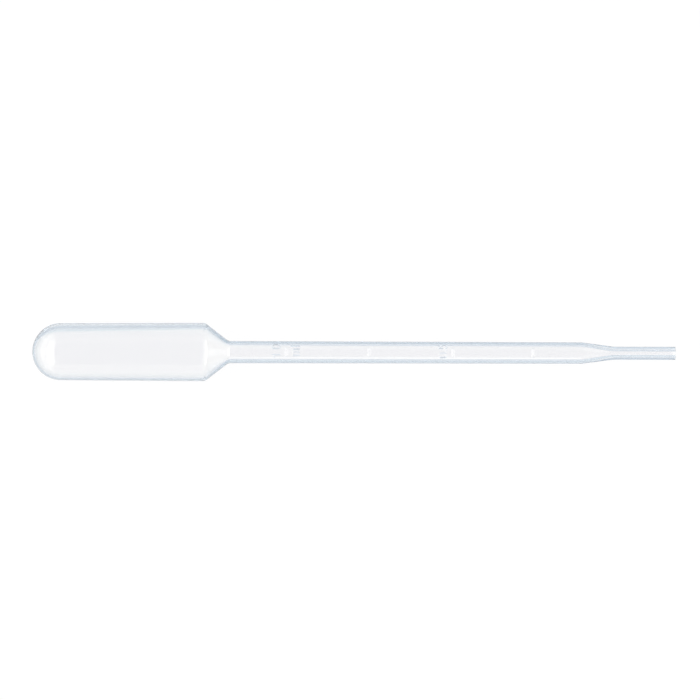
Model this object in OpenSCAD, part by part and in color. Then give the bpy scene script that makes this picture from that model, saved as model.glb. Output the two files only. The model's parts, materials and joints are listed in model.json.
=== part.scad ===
// Graduated dropper pipette, blow-moulded in one piece: a domed squeeze bulb, a conical shoulder,
// a slightly tapered stem with raised volume marks, and a narrow open tip. It is hollow throughout.
// Millimetres. It lies at rest on the edge of its shoulder, where the soft bulb has a small flat
// spot, and on the lower edge of its tip: +X runs from the bulb to the tip, +Z is up, and the marks
// face up.

/* [Bulb] */
// Length of the bulb, from the end of its dome to the edge of its shoulder
bulb_l = 43; // [30:0.5:60]
// Outside diameter of the dome that closes the bulb
dome_d = 14.2; // [11:0.1:18]
// Outside diameter of the bulb at its shoulder
bulb_d = 14.5; // [11:0.1:18]
// Wall of the bulb
bulb_wall = 0.65; // [0.4:0.05:1.2]

/* [Shoulder] */
// Length of the conical shoulder between bulb and stem
shoulder_l = 5.8; // [4:0.1:12]
// Outside rounding of the shoulder's edge
shoulder_round = 1.4; // [0.8:0.1:2]
// Outside rounding of the neck, where the shoulder meets the stem
neck_round = 1.8; // [0.5:0.1:3]

/* [Stem] */
// Length of the stem
stem_l = 88; // [75:0.5:120]
// Outside diameter of the stem at the neck
stem_top_d = 5.5; // [4.5:0.05:7]
// Outside diameter of the stem where it starts to narrow to the tip
stem_end_d = 5.3; // [4.5:0.05:7]
// Wall of the stem
stem_wall = 0.75; // [0.4:0.05:1.1]

/* [Tip] */
// Length of the taper between stem and tip
taper_l = 7.7; // [5:0.1:14]
// Outside rounding where the stem meets the taper
taper_start_round = 5; // [2:0.5:15]
// Outside rounding where the taper meets the tip
taper_end_round = 15; // [2:0.5:20]
// Length of the straight tip
tip_l = 15.5; // [8:0.5:30]
// Outside diameter of the tip
tip_d = 3.2; // [2.4:0.05:4]
// Bore of the tip
tip_bore = 1.3; // [0.6:0.05:1.8]

/* [Volume marks] */
// Distance of the 0.25 ml mark from the stem's lower end
mark_025 = 12.3; // [4:0.1:22]
// Distance of the 0.5 ml mark from the stem's lower end
mark_050 = 32.2; // [24:0.1:42]
// Distance of the 0.75 ml mark from the stem's lower end
mark_075 = 53.1; // [44:0.1:62]
// Distance of the 1.0 ml mark from the stem's lower end
mark_100 = 73.7; // [64:0.1:74]
// Width of a mark along the stem
mark_w = 0.9; // [0.5:0.05:1.5]
// Length of a mark across the stem
mark_span = 2.3; // [1.6:0.1:3.5]
// Height of a mark above the stem
mark_h = 0.18; // [0.08:0.02:0.3]

/* [Rest] */
// Depth of the flat spot that the soft bulb rests on
rest_flat = 0.1; // [0.06:0.02:0.16]

/* [Hidden] */
$fn = 96;
// How far the hollow runs out of the open end, so that it cuts cleanly
clear = 1;
// How far a round stretch of an outline bites into the straight ones, so that they meet cleanly
bite = 0.0005;
// Least rounding of the hollow's shoulder edge, where the wall leaves little of the outer one
least_round = 0.1;

neck_at = bulb_l + shoulder_l;
taper_at = neck_at + stem_l;
tip_at = taper_at + taper_l;
total_l = tip_at + tip_l;
tip_wall = (tip_d - tip_bore) / 2;
shoulder_angle = atan2((bulb_d - stem_top_d) / 2, shoulder_l);
taper_angle = atan2((stem_end_d - tip_d) / 2, taper_l);

// The pipette is built upright on its dome and then laid down. An outline is half a section:
// x is the radius and y the distance from the dome's end. A corner is [radius, distance, rounding].

function at(corner) = [corner.x, corner.y];
function unit(v) = v / norm(v);

// The rounding of corner q between its neighbours p and s: [where it starts, where it ends,
// its centre, its turn]. The turn is positive where the outline juts out.
function rounding(p, q, s) =
    let (
        back = unit(at(p) - at(q)),
        ahead = unit(at(s) - at(q)),
        half_angle = acos(back * ahead) / 2,
        run = q.z / tan(half_angle)
    ) [
        at(q) + back * run,
        at(q) + ahead * run,
        at(q) + unit(back + ahead) * q.z / sin(half_angle),
        cross(ahead, back)
    ];

// Where the straight side that ends at `corner` touches a circle of radius r about [0, centre]
function side_start(centre, r, corner) =
    let (
        reach = at(corner) - [0, centre],
        angle = atan2(reach.x, reach.y) + acos(r / norm(reach))
    ) [r * sin(angle), centre + r * cos(angle)];

// Filled half section of one skin: a dome of radius dome_r about [0, centre], then straight runs
// between rounded corners. The last corner is the open end, and stays sharp.
module skin(centre, dome_r, corners) {
    chain = concat([side_start(centre, dome_r - bite, corners[0])], corners);
    end = chain[len(chain) - 1];
    bends = [for (i = [1 : len(chain) - 2]) rounding(chain[i - 1], chain[i], chain[i + 1])];
    chords = [for (bend = bends, side = [0, 1]) bend[side]];

    difference() {
        intersection() {
            union() {
                polygon(concat([[0, centre], chain[0]], chords, [at(end), [0, end.y]]));
                translate([0, centre]) circle(dome_r);
                for (bend = bends) if (bend[3] > 0) round_stretch(bend);
            }
            translate([0, -clear]) square([dome_r + corners[0].x, end.y + 2 * clear]);
        }
        for (bend = bends) if (bend[3] < 0) round_stretch(bend);
    }
}

module round_stretch(bend) {
    translate(bend[2]) circle(norm(bend[0] - bend[2]) + bite);
}

// Corners of a skin that lies inside the outer one by each part's own wall, or on it with no walls
function skin_corners(bulb_in, stem_in, tip_in, end) = [
    [
        bulb_d / 2 - bulb_in,
        bulb_l - bulb_in * tan(shoulder_angle / 2),
        max(shoulder_round - bulb_in, least_round)
    ],
    [stem_top_d / 2 - stem_in, neck_at - stem_in * tan(shoulder_angle / 2), neck_round + stem_in],
    [stem_end_d / 2 - stem_in, taper_at - stem_in * tan(taper_angle / 2), taper_start_round - stem_in],
    [tip_d / 2 - tip_in, tip_at - tip_in * tan(taper_angle / 2), taper_end_round + tip_in],
    [tip_d / 2 - tip_in, end, 0]
];

outer_corners = skin_corners(0, 0, 0, total_l);

module body() {
    rotate_extrude() skin(dome_d / 2, dome_d / 2, outer_corners);
}

module hollow() {
    corners = skin_corners(bulb_wall, stem_wall, tip_wall, total_l + clear);
    rotate_extrude() skin(dome_d / 2, dome_d / 2 - bulb_wall, corners);
}

function stem_radius(z) =
    (stem_top_d + (stem_end_d - stem_top_d) * (z - neck_at) / stem_l) / 2;

// One raised bar across the stem's upper side: a stretch of a low round bead, with round ends
module mark(above_end) {
    z = taper_at - above_end;
    bead_r = (pow(mark_w / 2, 2) + pow(mark_h, 2)) / (2 * mark_h);
    top_r = stem_radius(z) + mark_h;

    translate([0, 0, z]) intersection() {
        rotate_extrude() translate([top_r - bead_r, 0]) circle(bead_r);
        rotate([0, -90, 0]) cylinder(d = mark_span, h = top_r + clear);
    }
}

// Lays the upright pipette down as it rests, on its shoulder's edge and its tip's lower edge, and
// cuts the flat spot level with the surface that it lies on
module laid_down() {
    dome_r = dome_d / 2;
    tip_r = tip_d / 2;
    side = side_start(dome_r, dome_r, outer_corners[0]);
    edge = rounding(side, outer_corners[0], outer_corners[1])[2];
    fall = edge.x - tip_r;
    run = total_l - edge.y;
    tilt = atan2(fall, run) + asin((shoulder_round - rest_flat) / norm([fall, run]));
    lift = total_l * sin(tilt) + tip_r * cos(tilt);
    least_x = dome_r * (cos(tilt) - 1);
    most_x = total_l * cos(tilt) + tip_r * sin(tilt);

    translate([-(least_x + most_x) / 2, 0, 0]) difference() {
        translate([0, 0, lift]) rotate([0, 90 + tilt, 0]) children();
        translate([0, -bulb_d / 2, -bulb_d]) cube([neck_at, bulb_d, bulb_d]);
    }
}

module pipette() {
    color([0.95, 0.96, 0.97, 0.6])
        laid_down()
            difference() {
                union() {
                    body();
                    for (above_end = [mark_025, mark_050, mark_075, mark_100]) mark(above_end);
                }
                hollow();
            }
}

pipette();
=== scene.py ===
# Dropper pipette, moulded in one piece from translucent polyethylene, on a light table in a light tent.
# The packed solid gives its place, its length and its tip. Lengths are in metres.

import json
import math

import bpy
import numpy as np
from mathutils import Euler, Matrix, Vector


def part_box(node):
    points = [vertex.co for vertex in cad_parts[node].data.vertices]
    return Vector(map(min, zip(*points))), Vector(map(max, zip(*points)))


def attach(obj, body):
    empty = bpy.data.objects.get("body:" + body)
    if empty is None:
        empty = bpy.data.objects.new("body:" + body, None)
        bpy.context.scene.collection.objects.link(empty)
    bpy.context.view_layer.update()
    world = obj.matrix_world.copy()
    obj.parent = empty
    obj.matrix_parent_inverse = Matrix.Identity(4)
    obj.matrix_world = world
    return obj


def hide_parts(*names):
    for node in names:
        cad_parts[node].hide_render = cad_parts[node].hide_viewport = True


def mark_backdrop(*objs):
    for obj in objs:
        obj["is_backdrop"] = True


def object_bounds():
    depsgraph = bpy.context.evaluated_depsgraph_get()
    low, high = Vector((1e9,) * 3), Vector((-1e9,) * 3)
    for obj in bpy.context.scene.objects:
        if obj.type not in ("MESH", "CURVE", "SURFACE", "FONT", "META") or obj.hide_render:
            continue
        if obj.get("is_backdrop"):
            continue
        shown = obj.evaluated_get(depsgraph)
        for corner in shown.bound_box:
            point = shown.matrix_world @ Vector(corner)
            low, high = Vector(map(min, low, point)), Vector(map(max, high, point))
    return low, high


bl_info = {
    "name": "Dropper Pipette",
    "version": (1, 0, 0),
    "blender": (4, 5, 0),
    "location": "3D View > Sidebar > Pipette",
    "description": "Moulds a graduated dropper pipette around its packed solid and lights it",
    "category": "Add Mesh",
}

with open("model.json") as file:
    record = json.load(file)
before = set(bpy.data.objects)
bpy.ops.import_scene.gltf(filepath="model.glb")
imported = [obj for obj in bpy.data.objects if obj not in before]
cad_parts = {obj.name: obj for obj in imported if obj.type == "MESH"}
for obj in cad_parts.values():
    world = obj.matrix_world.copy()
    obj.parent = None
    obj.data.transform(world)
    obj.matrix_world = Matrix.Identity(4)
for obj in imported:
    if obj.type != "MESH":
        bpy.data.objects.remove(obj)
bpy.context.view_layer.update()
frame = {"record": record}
MM = 0.001
NODE = "pipette"
MOUNTS = {mount["name"]: mount for mount in frame["record"]["mounts"]}
TIP_RADIUS = MOUNTS["tip_nozzle"]["dims"]["r_mm"] * MM
BORE_RADIUS = MOUNTS["tip_bore"]["dims"]["r_mm"] * MM

# The shell's own points: on the dome, and in columns round the pipette. The columns stand close
# together on both sides of the line of the marks, up to this angle, and wider elsewhere
DOME_POINTS = 46
MARKED_DEGREES = 48
MARKED_COLUMNS = 78
PLAIN_COLUMNS = 120

# The soft edges of the open end and of a bar. The middle of the open end's soft edge lies in from
# both of its faces by this share of its width
END_EDGE = 0.05 * MM
END_EDGE_MIDDLE = 0.3
BAR_CREST = 0.08 * MM
BAR_END_EDGE = 0.08 * MM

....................

Directions for this task –
This exercise asks for the lines from the line with "translate([-(least_x + most_x)" to the line with "obj.parent = empty", both lines included, set down exactly and with nothing else.

Problem solution –
    translate([-(least_x + most_x) / 2, 0, 0]) difference() {
        translate([0, 0, lift]) rotate([0, 90 + tilt, 0]) children();
        translate([0, -bulb_d / 2, -bulb_d]) cube([neck_at, bulb_d, bulb_d]);
    }
}

module pipette() {
    color([0.95, 0.96, 0.97, 0.6])
        laid_down()
            difference() {
                union() {
                    body();
                    for (above_end = [mark_025, mark_050, mark_075, mark_100]) mark(above_end);
                }
                hollow();
            }
}

pipette();
=== scene.py ===
# Dropper pipette, moulded in one piece from translucent polyethylene, on a light table in a light tent.
# The packed solid gives its place, its length and its tip. Lengths are in metres.

import json
import math

import bpy
import numpy as np
from mathutils import Euler, Matrix, Vector


def part_box(node):
    points = [vertex.co for vertex in cad_parts[node].data.vertices]
    return Vector(map(min, zip(*points))), Vector(map(max, zip(*points)))


def attach(obj, body):
    empty = bpy.data.objects.get("body:" + body)
    if empty is None:
        empty = bpy.data.objects.new("body:" + body, None)
        bpy.context.scene.collection.objects.link(empty)
    bpy.context.view_layer.update()
    world = obj.matrix_world.copy()
    obj.parent = empty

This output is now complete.